Platts, part of S&P Global Commodity Insights, assessed the TTF month-ahead price on Sept. 26 at Eur172.75/MWh.
Naftogaz said Sept. 9 it had filed a request for a new arbitration case in a bid to force Gazprom to pay in full for gas transit services, but the Russian company said in a statement Sept. 27 it refuted all the claims.
"Gazprom considers the filing of Naftogaz's appeal to be an unfriendly step," the Russian company said.
"Further attempts by Naftogaz to seek consideration of the dispute may lead to the fact that the Russian state authorities will have every reason to impose sanctions against Naftogaz," it added.
"In practice, this will mean a ban on Gazprom from fulfilling obligations to the sanctioned entity, including financial transactions."
Naftogaz and Gazprom signed in December 2019 a gas transit agreement under ship-or-pay terms, meaning Gazprom is obliged to pay for transit whether it uses it or not.
However, Naftogaz has claimed that since May Gazprom has been flowing less gas than agreed in the contract and paying less than the agreement provides.
Naftogaz could not be reached for immediate comment on Gazprom's statement Sept. 27.
Sokhranivka force majeure
Gazprom said it rejected all the claims given that Naftogaz failed to provide transit services via the Sokhranivka entry point since May.
"Services not provided by the Ukrainian side should not and will not be paid for," Gazprom said.
"Naftogaz, without proper grounds, refused to fulfill its transit obligations through Sokhranivka. Failure to fulfill obligations on its part means no payment even if Naftogaz claims a force majeure event," it said.
Ukraine's gas grid operator, GTSOU, declared force majeure on its ability to transit Russian gas entering at Sokhranivka on May 10, saying it no longer had operational control of infrastructure in parts of eastern Ukraine.
Gazprom is contracted to transit 110 million cu m/d of Russian gas to Europe via Ukraine in 2022 -- or a total of 40 Bcm.
Russian gas flows via Ukraine are now only entering Ukraine at the Sudzha border point at around 42 million cu m/d. Up to 33 million cu m/d Russian gas could flow into Ukraine at Sokhranivka before the force majeure.
Gazprom also questioned the fact that the 2019 transit agreement was concluded under Swedish law and that the request from Naftogaz was to have the arbitration case heard in Zurich, Switzerland.

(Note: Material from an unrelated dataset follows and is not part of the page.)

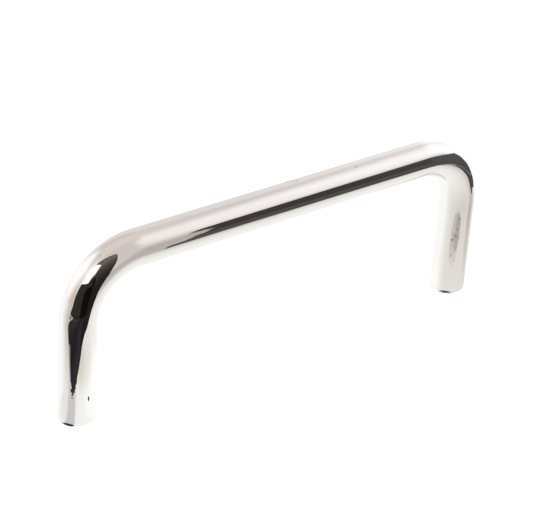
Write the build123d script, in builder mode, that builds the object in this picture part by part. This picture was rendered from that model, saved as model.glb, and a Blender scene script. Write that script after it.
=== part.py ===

"Thanks to the huge number of anti-Russian sanctions imposed, Sweden and Switzerland have moved into the category of countries unfriendly to Russia," it said.
This, it said, deprived Gazprom of its right to a "fair and impartial" hearing.
In June, Russian gas flows via Ukraine totaled just 1.25 Bcm, according to GTSOU, or an average of around 41 million cu m/d.
Overall, Gazprom shipped just 12.27 Bcm of gas to Europe via Ukraine in January-June, GTSOU said.
The five-year contract was signed days after Naftogaz received a $2.9 billion payment from Gazprom awarded by a Stockholm arbitration court ruling in February 2018.
As part of the settlement, Naftogaz agreed to cancel some $20 billion in other legal claims against Gazprom.
Naftogaz said on Sept. 9 it would use its 2018 arbitration experience to again force Gazprom to pay. "We will use our experience of victories over Gazprom in arbitration," CEO Yuriy Vitrenko said.